Cuando los invasores europeos llegaron a América trajeron consigo gran cantidad de supersticiones, algunas de las cuales se conservan hasta nuestros días, como el llamado “Mal de ojo”, una de las más antiguas y difundidas en todo el mundo. Son innumerables los libros y documentos de los siglos XV al XVII que se ocupan de las causas y forma de tratar este daño. En su famoso “Tratado de fascinación y de aojamiento” publicado a principios del siglo XV, Enrique de Villena dice: “Onde tal infección de vista dañada e infecta imprime e faze daño conoscido en los catados o mirados mediante el aire infecto en que amos participan, el uno por acción e el otro por pasión. E tal acto o recebsion dicen aojamiento o fascinación”.

Un siglo después Fray Martín de Castañega escribe en su “Tratado de las supersticiones y hechicerías” de 1529, que “aojar es cosa natural y no hechicería”. El cuerpo humano, explica, tiende a expulsar todas las impurezas por todas sus ventanas naturales, incluidos los ojos. Por éstos salen, como unos rayos, las impurezas más sutiles del cuerpo, que cuanto más sutiles más penetrantes son. Las mujeres, cuando menstrúan, pueden ocasionar fácilmente el mal; prueba de ello es que si se miran a un espejo nuevo en esas condiciones, éste se mancha. Y ni hablar si miran a los ojos a los niños pequeños, a quienes pueden ojear gravemente. Las mujeres viejas son transmisoras seguras del daño, ya que al no poder menstruar “purgan más por los ojos”, afirma el fraile. Frente a semejante riesgo las madres tendrán la precaución de pegar un pedacito de espejo en la frente de los niños, y en caso del que el daño haya sido consumado, nunca recurrir a santiguaderas ni hechiceras, sino hacerle sahumerios de hierbas olorosas y de incienso.

Según el Marqués de Villena existen tres maneras diferentes para preservarse del mal, identificar si ya se ha producido o curarse, que operan por virtud, por calidad o por superstición. Por virtud se utilizaba el coral, las hojas de laurel, el Jacinto, los dientes de pescado y el bálsamo entre otros; por calidad el almizcle, el ámbar, el agua de azahar, el romero y la piedra alabastro; y por superstición las sartas de valvas, las monedas agujereadas, las avellanas rellenas de mercurio y la “higa”, un potente amuleto protector consistente en una mano cerrada con el pulgar asomando entre los dedos. En la época de la conquista el Mal de ojo fue una verdadera obsesión para los españoles, y la higa fue una poderosa  solución para éste mal y para maleficios de otra naturaleza.

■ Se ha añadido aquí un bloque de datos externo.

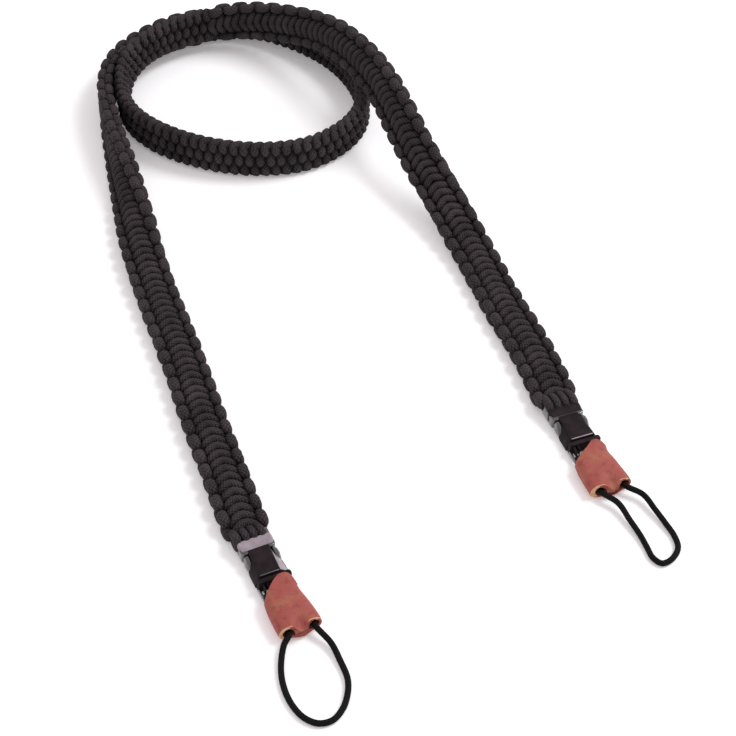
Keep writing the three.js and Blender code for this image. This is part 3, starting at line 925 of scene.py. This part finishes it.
def moulded_material(name, grain, cells, depth, dark, light, rough, gloss):
    """Moulded plastic: blotches between two tones and between the two roughness values in rough."""
    material, tree, shader = new_material(name)
    surface = place_group(tree, grain, {"Cells": cells, "Spots": 260.0})
    tone = stretched(tree, surface["Blotches"], 0.35, 0.7)
    tree.links.new(mixed_colour(tree, tone, dark, light), shader.inputs["Base Color"])
    spread = tree.nodes.new("ShaderNodeMapRange")
    spread.inputs["To Min"].default_value = rough[0]
    spread.inputs["To Max"].default_value = rough[1]
    tree.links.new(surface["Blotches"], spread.inputs["Value"])
    tree.links.new(spread.outputs["Result"], shader.inputs["Roughness"])
    add_bump(tree, shader, surface["Height"], 0.5, depth)
    shader.inputs["Specular IOR Level"].default_value = gloss
    shader.inputs["Coat Weight"].default_value = max(0.0, 2.0 * gloss - 0.9)
    shader.inputs["Coat Roughness"].default_value = 0.15
    return material


def leather_material(name, grain, base, tan, deep):
    """Smooth dyed leather: fine pores, large soft blotches of tan, and smaller ones of darker dye."""
    material, tree, shader = new_material(name)
    surface = place_group(tree, grain, {"Cells": 1500.0, "Spots": 420.0, "Softness": 1.2})
    clouds = stretched(tree, noise_node(tree, 150.0, 2.5, roughness=0.45), 0.48, 0.72)
    tinted = mixed_colour(tree, clouds, base, tan)
    darker = math_node(tree, "MULTIPLY", stretched(tree, surface["Blotches"], 0.52, 0.78), 0.6)
    tree.links.new(mixed_colour(tree, darker, tinted, deep), shader.inputs["Base Color"])
    add_bump(tree, shader, surface["Height"], 0.45, 0.00025)
    shader.inputs["Roughness"].default_value = 0.58
    shader.inputs["Specular IOR Level"].default_value = 0.25
    return material


set_camera()
BRAID = sheath_braid_group()
GRAIN = grain_group()
STRAP_CORD = braided_cord_material(
    "strap_cord", BRAID, strands=16.0, length=1.35,
    dark=(0.0035, 0.0028, 0.0031), light=(0.068, 0.055, 0.061), depth=0.0003, sheen=0.02)
LOOP_CORD = braided_cord_material(
    "loop_cord", BRAID, strands=12.0, length=1.0,
    dark=(0.002, 0.002, 0.002), light=(0.009, 0.0082, 0.0086), depth=0.0002, sheen=0.0)
GLOSSY_PLASTIC = moulded_material(
    "glossy_plastic", GRAIN, cells=700.0, depth=0.00003,
    dark=(0.010, 0.009, 0.010), light=(0.02, 0.018, 0.019), rough=(0.16, 0.3), gloss=0.95)
GRAINED_PLASTIC = moulded_material(
    "grained_plastic", GRAIN, cells=2600.0, depth=0.0001,
    dark=(0.008, 0.005, 0.006), light=(0.022, 0.0125, 0.0155), rough=(0.5, 0.7), gloss=0.12)
# A painted highlight: pale plastic for the light caught on a buckle's shoulder and its mouth line.
PAINTED_HIGHLIGHT_PLASTIC = moulded_material(
    "painted_highlight_plastic", GRAIN, cells=700.0, depth=0.00003,
    dark=(0.24, 0.195, 0.215), light=(0.36, 0.30, 0.33), rough=(0.25, 0.4), gloss=0.45)
LEATHER_FACE = leather_material(
    "leather_face", GRAIN, base=(0.33, 0.076, 0.062), tan=(0.36, 0.125, 0.075), deep=(0.17, 0.028, 0.022))
LEATHER_EDGE = leather_material(
    "leather_raw_edge", GRAIN, base=(0.60, 0.34, 0.18), tan=(0.74, 0.50, 0.30), deep=(0.25, 0.10, 0.05))


def place_piece(obj, node):
    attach(obj, "root")
    if node:
        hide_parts(node)
    return obj


for side, end in ENDS.items():
    inside = [end_place(end, LEATHER_END - 6.0, v, TUNNEL_LIFT) for v in (-TUNNEL_OFFSET, TUNNEL_OFFSET)]
    mouth = [end_place(end, LEATHER_END + 0.4, v, TUNNEL_LIFT) for v in (-TUNNEL_OFFSET, TUNNEL_OFFSET)]
    middle = [(p["x"], p["y"], p["z"]) for p in end["loop"][1:-1]]
    line = smooth_line([inside[0], mouth[0], *middle, mouth[1], inside[1]], 0.7)
    loop = cord_object(f"{side}_cord_loop", [line], LOOP_CORD, 14, radius=LOOP_DIAMETER / 2)
    place_piece(loop, f"{side}_loop")

# Pale plastic is a painted highlight: it stands for the light on the left buckle's shoulder and along the
# right buckle's mouth.
SHOULDER_AND_RIM = {"left": [PAINTED_HIGHLIGHT_PLASTIC, GLOSSY_PLASTIC], "right": [GRAINED_PLASTIC, PAINTED_HIGHLIGHT_PLASTIC]}
SHELL = [GLOSSY_PLASTIC, GRAINED_PLASTIC]
for side, end in ENDS.items():
    socket = buckle_socket(f"{side}_socket_shell", end, SHELL + SHOULDER_AND_RIM[side])
    place_piece(socket, f"{side}_socket")
    place_piece(buckle_plug(f"{side}_plug_body", end, SHELL), f"{side}_plug")
    leather = leather_tab(f"{side}_leather_tab", end, [LEATHER_FACE, LEATHER_EDGE])
    place_piece(leather, f"{side}_leather")

# The arches of both strands bow away from their own buckle. The left strand runs away from its buckle and the
# right one towards its own, so their bows have opposite signs.
for name, start, end, turn, bow in (("left_strand", -0.6, LEFT_STRAND_END, 0, 2.4),
                                    ("right_strand", NECK_END, BAND_LENGTH - 0.6, 1, -2.4)):
    lines = [on_band(smooth_line(line, 0.9)) for line in knot_cords(start + 0.5, end - 0.5, turn, bow)]
    place_piece(cord_object(f"{name}_knots", lines, STRAP_CORD, 12), name)
    core = straight_core(start + 0.3, end - 0.3, (-2.1, 2.1))
    place_piece(cord_object(f"{name}_core", core, STRAP_CORD, 10, radius=2.0), None)

for side in ("right", "left"):
    place_piece(cord_object(f"{side}_hitch", hitch_cords(ENDS[side]), STRAP_CORD, 14), None)

weave = on_band(smooth_line(weave_cord(LEFT_STRAND_END - 1.0, NECK_END + 1.0), 1.0))
place_piece(cord_object("neck_weave", [weave], STRAP_CORD, 12), "neck_band")
neck_core = straight_core(LEFT_STRAND_END, NECK_END, (-5.9, 0.0, 5.9))
place_piece(cord_object("neck_core", neck_core, STRAP_CORD, 10, radius=1.6), None)


def floor_material():
    material, _, shader = new_material("pale_table")
    shader.inputs["Base Color"].default_value = (0.93, 0.93, 0.935, 1.0)
    shader.inputs["Emission Color"].default_value = (1.0, 0.96, 0.975, 1.0)
    shader.inputs["Emission Strength"].default_value = 0.2
    shader.inputs["Roughness"].default_value = 0.9
    shader.inputs["Specular IOR Level"].default_value = 0.1
    return material


def area_light(name, place, aim, size, power, colour):
    data = bpy.data.lights.new(name, "AREA")
    data.shape = "DISK"
    data.size = size
    data.energy = power
    data.color = colour
    light = bpy.data.objects.new(name, data)
    light.location = place
    light.rotation_euler = (Vector(aim) - Vector(place)).to_track_quat("-Z", "Y").to_euler()
    bpy.context.scene.collection.objects.link(light)


corners = [(x * TABLE_HALF, y * TABLE_HALF, 0.0) for x, y in ((-1, -1), (1, -1), (1, 1), (-1, 1))]
table = make_object("table_top", corners, [(0, 1, 2, 3)], floor_material())

world = bpy.data.worlds.new("studio")
bpy.context.scene.world = world
world.use_nodes = True
background = world.node_tree.nodes["Background"]
background.inputs["Color"].default_value = (1.0, 0.955, 0.97, 1.0)
background.inputs["Strength"].default_value = 0.78
area_light("window", place=(1.3, 0.5, 1.7), aim=(0.0, 0.0, 0.0), size=1.0, power=27.0,
           colour=(0.97, 1.0, 1.0))

# The default view transform greys a white table and washes the cord out.
bpy.context.scene.view_settings.view_transform = "Standard"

En las excavaciones arqueológicas realizadas en la ciudad española de Santa Fe la Vieja (la primitiva ciudad de Santa Fe, en la provincia homónima), fundada por Juan de Garay en 1573, se hallaron muchos de estos amuletos fabricados en azabache, coral, cristal, oro y cerámica. Las higas aparecieron en las casas de familia y especialmente en la iglesia y en el convento. Están en los anillos, collares y aros, en los adornos de las imágenes sagradas y hasta abundan en las tumbas, como si su influencia bastara para alejar el mal que pudiera perseguir a los conquistadores más allá de la muerte, decía Agustín Zapata Gollán, que investigó la ciudad a mediados del siglo XX.

Entonces, tal vez no haya sido el Mal de Ojo lo que inspiraba mayor temor en los conquistadores, sino la consciencia manchada (como los espejos del fraile) por la mirada persistente de los fantasmas de las víctimas de la conquista de América, o al menos, por la certeza de que la cruz no era amuleto suficiente para protegerlos de las consecuencias por haber hecho tanto mal en este mundo.